Upon his graduation, Walker was the winner of the Philadelphia Youth Auditions, appearing with the Philadelphia Orchestra under the direction of Eugene Ormandy as well as awarded a Town Hall recital in 1945. Following this, Walker studied abroad at the American Academy in Fontainebleau, France and came back to Rochester, New York to finish his doctoral work at the Eastman School of Music in 1957. During his educational endeavors, Walker received an entire "grocery list" of awards and honors including a Fullbright Fellowship as well as a John Hay Whitney Fellowship.

Walker has also taught in many capacities around the United States beginning at Dillard University in New Orleans before he enrolled in his doctoral program. His next position came in 1960 at the Dalcroze School of Music. He then moved on to serve students in many universities including The New School for Social Research, Smith College, the University of Colorado, Peabody Institute, University of Delaware, and Rutgers University from which he retired from teaching in 1992.

George Walker has accomplished much throughout his life, being the first person of African-American descent to do many things. Instead of fighting for equality during the Civil Rights movement however, Walker decided to take the road of ‘vindication’. He fought the fight by following the path of "cultural equality". It was his belief that equality came in through the culture that minorities acquired. Instead of making an audible difference between "black" and "white" music, he composed, along with other black composers works that fit into Western classical music, making the collision of the two "natural, commonplace, and inevitable". It was George Walker’s desire that one would look at the "artist as an individual" and not at the color of his or her skin. He said in an interview conducted for the book, The Black Composer Speaks, that, "I (He) would hesitate to say that anything in my (his) music is uniquely black". Admittedly, he often uses inspiration from black music such as spirituals, blues, and jazz, but mostly only alludes to them, not making them the core of his pieces or style.

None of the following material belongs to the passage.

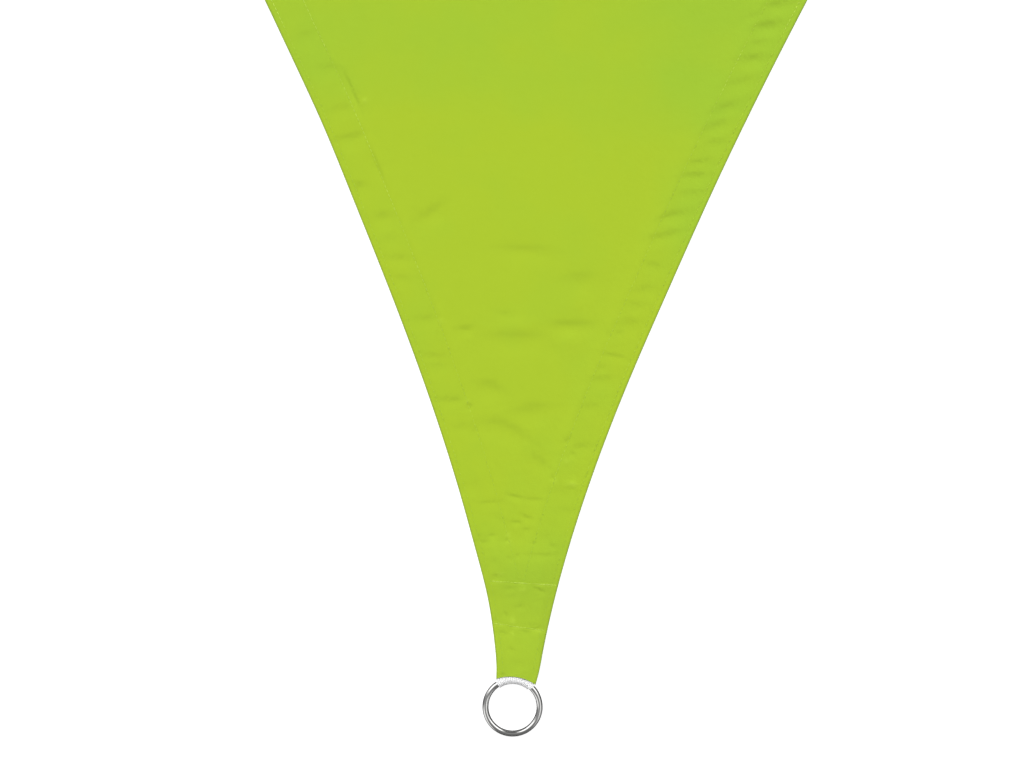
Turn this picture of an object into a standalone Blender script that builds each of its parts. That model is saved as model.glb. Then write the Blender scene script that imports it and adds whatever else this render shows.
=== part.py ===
"""A triangular shade sail laid flat on the ground, face up, with a steel ring at each corner.

Metres, +Z up. The origin is the middle of the sail's underside, on the ground. The three corners are
alike: each is the same shape turned by 120 degrees about Z, and the first points along -Y.

A corner has a frame of its own. Its origin is where the two sides' chords meet, v runs from there to
the middle of the sail, and u runs to the right of v. Each side of the sail has a chord frame: t runs
along the straight line between two corners, and h is how far the cloth's edge lies inside that line.
"""

import math

import bmesh
import bpy
from mathutils import Matrix, Vector
from mathutils.geometry import delaunay_2d_cdt

CORNERS = 3
TURN = 2 * math.pi / CORNERS
HALF_ANGLE = math.pi / 6  # between a corner's bisector and the chord of a side

# Plan of the cloth
SIDE = 3.0  # from corner to corner
EDGE_HOLLOW = 0.086  # depth of the long shallow curve in each side
NECK_DEPTH = 0.059  # how much further in the cloth is drawn to leave a slim corner
NECK_LENGTH = 0.171  # over which that happens
TIP_SPREAD = 0.014  # half width of the corner outside the chords
TIP_FLARE = 0.0025  # the tip flares by this much on its left side
FLARE_LENGTH = 0.010
TIP_START = 0.030  # where the cloth's edge starts, along a chord

# Cloth
SHEET = 0.0010  # one layer
HEM_WIDTH = 0.028  # turned under along every side
HEM_FALL = 0.006  # over which the hem's second layer runs out
EDGE_ROUND = 0.0005
CLEARANCE = 0.0003  # between pieces

# Ring of round wire
RING_RADIUS = 0.0225  # to the middle of the wire
WIRE_RADIUS = 0.0025
RING_OFFSET = -0.0039  # the ring has slid this far along u in its loop
RING_SEGMENTS = 36
WIRE_SEGMENTS = 8

# Webbing strap, folded round the wire, with both ends inside the corner of the cloth
STRAP_WIDTH = 0.031
STRAP_THICK = 0.0013
STRAP_MIDDLE = -0.001  # along u, where it is straight
STRAP_TURN = math.radians(9.5)  # from v to the middle of the band, round the ring
STRAP_END = 0.110  # along v
STRAP_STRAIGHT = 0.040  # along v, past which its edges run straight
BAND_RADIUS = 0.025  # within which it follows the wire round the ring's centre
SETTLE = 0.0195  # past the wire, over which its two layers come together
STRAP_COLUMNS = 6
STRAP_STATIONS = (STRAP_END, 0.044, 0.038, 0.034, 0.030, 0.0265)  # from the ring, where it is bent
WRAP_STEPS = 8
WRAP_INNER = WIRE_RADIUS + 0.0004
WRAP_OUTER = WRAP_INNER + STRAP_THICK

# Mouth and pocket of the cloth's corner
MOUTH_RADIUS = 0.0256  # the face layer ends on an arc round the ring's centre
MOUTH_STEPS = 7
TURNED_UNDER = 0.041  # along v, where the layer under the strap ends
POCKET_MARGIN = 0.0004
FLAP_CLEARANCE = 0.00035
CUT_HALF = 0.030  # the mouth is cut out past both sides of the cloth
CUT_COLUMNS = 10
CUT_STEP = 0.0002
CUT_STATIONS = (0.002, 0.014, 0.020, 0.023, 0.026, 0.029, 0.032, 0.035, 0.038)
RAISED_MARGIN = 0.0016  # the cloth stays high this far outside the strap
RAISED_FALL = 0.012
RAISED_HALF = STRAP_WIDTH / 2 + RAISED_MARGIN
RAISED_END = STRAP_END + RAISED_MARGIN
FLAP_STATIONS = (0.024, 0.0275, 0.031, 0.0345, 0.038, 0.0425)  # where the cloth bends down from the ring
POCKET_STATIONS = (0.058, 0.074, 0.090, 0.102, RAISED_END)

LOWER_LAYER = SHEET + CLEARANCE  # underside of the strap's lower layer in the pocket
UPPER_LAYER = LOWER_LAYER + STRAP_THICK + CLEARANCE
BAND_HALF_ANGLE = STRAP_WIDTH / 2 / RING_RADIUS
FAR_BAND_ANGLE = STRAP_TURN + BAND_HALF_ANGLE
# The ring's far side touches the ground, and its near side lies on the strap's lower layer.
RING_TILT = math.asin((WRAP_OUTER - WIRE_RADIUS) / (RING_RADIUS * (1 + math.cos(FAR_BAND_ANGLE))))
RING_HEIGHT = WIRE_RADIUS + RING_RADIUS * math.sin(RING_TILT)

# Puckers: short soft ridges that run across the hem, where its thread has drawn the cloth up
PUCKER_NEAR = 0.030  # pitch near a corner
PUCKER_FAR = 0.064  # pitch in the middle of a side
PUCKER_SPREAD = 0.55  # how far along a side the near pitch reaches
PUCKER_HEIGHT = 0.0009
PUCKER_REACH = 0.046  # how far in from the edge they run out
# Each is sin(rate * t + phase), t metres along the side, and this share of what it makes uneven
UNEVEN_PLACE = (9.1, 0.0, 0.22)  # of a pucker's pitch
UNEVEN_LEAN = (5.3, 0.0, 0.30)  # of a pitch, from the edge to the inner row of thread
UNEVEN_SIZE = ((23.7, 1.1, 0.38), (7.9, 0.4, 1.0))  # multiplied
STEPS_A_PUCKER = 3
STATION_STEP = 0.0002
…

Through his lifetime thus far, Walker has created more than 80 compositions, yet he still strives to make each of them feel "fresh and free" of any repetition. His style often fuses "classical, modern, popular, and folk materials into a challenging yet expressive language".

George Walker’s style has greatly evolved from his first major composition, Lyric for String, which is actually an orchestrated version of the slower movement of his complete work, String Quartet No. 1, composed in 1946. He composed and dedicated this piece to his deceased grandmother, Malvina King. Before he settled on the previous title, Walker named this composition, Lament for Orchestra – Lyric for M.K…..

…This piece is significant in George Walker’s life, as it was his first major work that was published. Also, Walker seems to have drawn this piece from a rather introspective place, dedicating it to his grandmother. Perhaps he meant it to depict her life, trying to show the beauty of its coming and its going with controlled grace and dignity…

…Perhaps the most recognized piece in Walker’s career is at present Lilacs for Voice and Orchestra. This piece was commissioned by the Boston Symphony Orchestra. This piece also earned Walker the coveted Pulitzer Prize in music in 1996, making him the first black man to receive this honor. In stark contrast to Lyric for Strings, Lilacs shows an array of disjunct melodies, frequent time changes, as well as difficult rhythmic patterns for the voice and orchestra…

…Walker’s use of chromaticism and disjunct leaps throughout the piece make it a stark contrast to his first piece, Lyric for Strings. In his first piece, Lyric for Strings, Walker exercises tonal center, and lyric and conjunct movement throughout. This is contrary to what is found in Lilacs, as it leaps from note to note without fluid melodic lines and disjunctly moves forward. The presence of text is an obvious difference between the two pieces, however Walker is able to capture and convey the essence and meaning of each piece regardless of the presence of text. Although each piece is starkly different, each is masterfully written to convey the mood and feeling Walker was aiming for through his music.

Although George Walker had produced amazing compositions before Lilacs such as Lyric for String, which holds a more personal meaning to him, he had never received the honor of such a well-known award as the Pulitzer. Winning this award earned him a lot of recognition, as being a "black" composer, as he was indeed the first African-American to receive this award in music. Although this was a breakthrough in the eyes of most people, Walker saw it as another of his aspiration realized. When asked if the award had "special meaning" to him, being the first black composer to earn such recognition, his reply was, "Well, the meaning for me is essentially a kind of culmination of the aspiration of—of—success in this particular area, a major prize, and of course it does mean something to me to know that I, I have been selected to win it, and because I am black, and because no other blacks have won the competition, that I’m therefore the first".

George Walker is a humble man, as portrayed in the many interviews and writings on his successful life. He was determined to write beautiful music and share it with the world, with pieces that would, "speak directly to the listener". This was his only goal, not to be the activist, or the man in the spotlight, but rather an instrument to meld music together, breaking down racial or political barriers and showing "cultural equality".